Paula Dawson’s art works simulate and/or evoke complex states of being. Dawson has held residencies at the Laboratoire de Physique et Optique Besancon, France; RMIT Applied Physics Department, Melbourne Australia; the Holocentre, New York, and the Centre for Advanced Visual Studies, Massachusetts Institute of Technology, Cambridge, Massachusetts. Her first major holographic work, There’s No Place Like Home (1980) is in the collection of the National Gallery of Australia, Canberra http://nga.gov.au/exhibitions/Dawson/index.htm and her best-known installation To Absent Friends (1988), a bar room in which holograms replace all reflective surfaces, was awarded the Grand Prix of the First High Tec Art Biennale in Nagoya, Japan in 1989. Many of her holographic works were shown at Virtual Encounters in her retrospective exhibitions at Macquarie University Gallery, Sydney and Newcastle Region Gallery, Newcastle in 2010 http://pauladawson.com/. Dawson’s 1999 PhD, dealing with the spatial and temporal properties of the concrete holographic image, led to major ARC funded research projects investigating the pictorial agents of darkness http://www.shadowyfigures.com, light and currently modelling light.
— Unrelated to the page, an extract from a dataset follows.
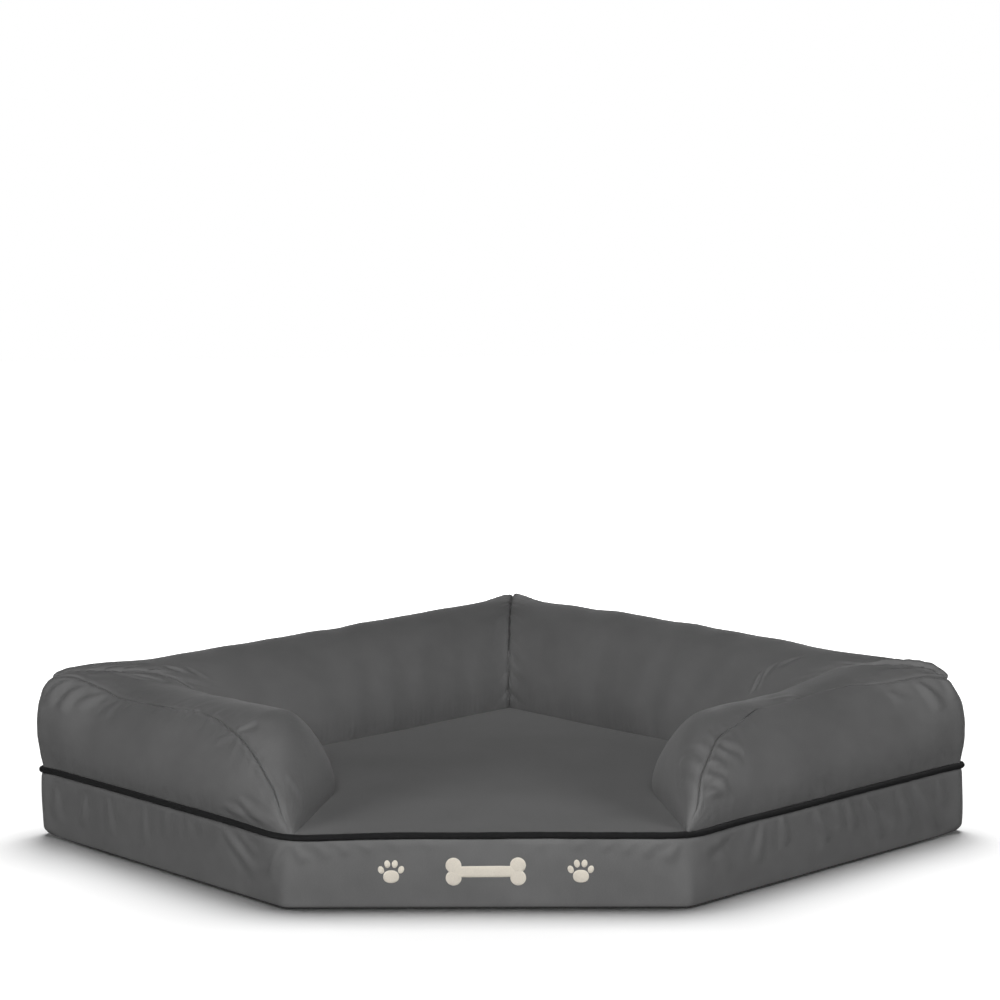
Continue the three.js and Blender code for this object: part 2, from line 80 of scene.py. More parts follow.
def make_camera():
    """A long lens, a little right of the middle and above the bed, turned slightly left and down."""
    data = bpy.data.cameras.new("camera")
    data.sensor_width = SENSOR_WIDTH
    data.lens = LENS
    data.clip_end = 50
    camera = bpy.data.objects.new("camera", data)
    bpy.context.collection.objects.link(camera)
    turn = (Matrix.Rotation(CAMERA_TURN, 3, "Z") @ Matrix.Rotation(CAMERA_TILT, 3, "X")
            @ Matrix.Rotation(CAMERA_ROLL, 3, "Y"))
    looking_along_y = Matrix.Rotation(math.radians(90), 3, "X")
    camera.matrix_world = (turn @ looking_along_y).to_4x4()
    camera.location = (CAMERA_RIGHT, FRONT_Y - CAMERA_BEFORE, CAMERA_HEIGHT)
    bpy.context.scene.camera = camera


make_camera()


# ---- the plan's outline ----
CORNER_POKE, CORNER_POKE_WIDTH = 3.5 * MM, 16 * MM


def unit(v):
    return v / np.linalg.norm(v, axis=-1, keepdims=True)


def bump(x, width):
    return np.exp(-((x / width) ** 2))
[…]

Dawson’s bronze hologram mirror portrait projects, which combine aspects of early caryatid mirrors (Egyptian, Greek and Roman) with Chinese magic mirrors, are ongoing http://www.portrait.gov.au/site/collection_info.php?searchtype=basic&sea... . Dawson is currently an Associate Professor in the School of Art, at the College of Fine Arts, University of New South Wales, Sydney.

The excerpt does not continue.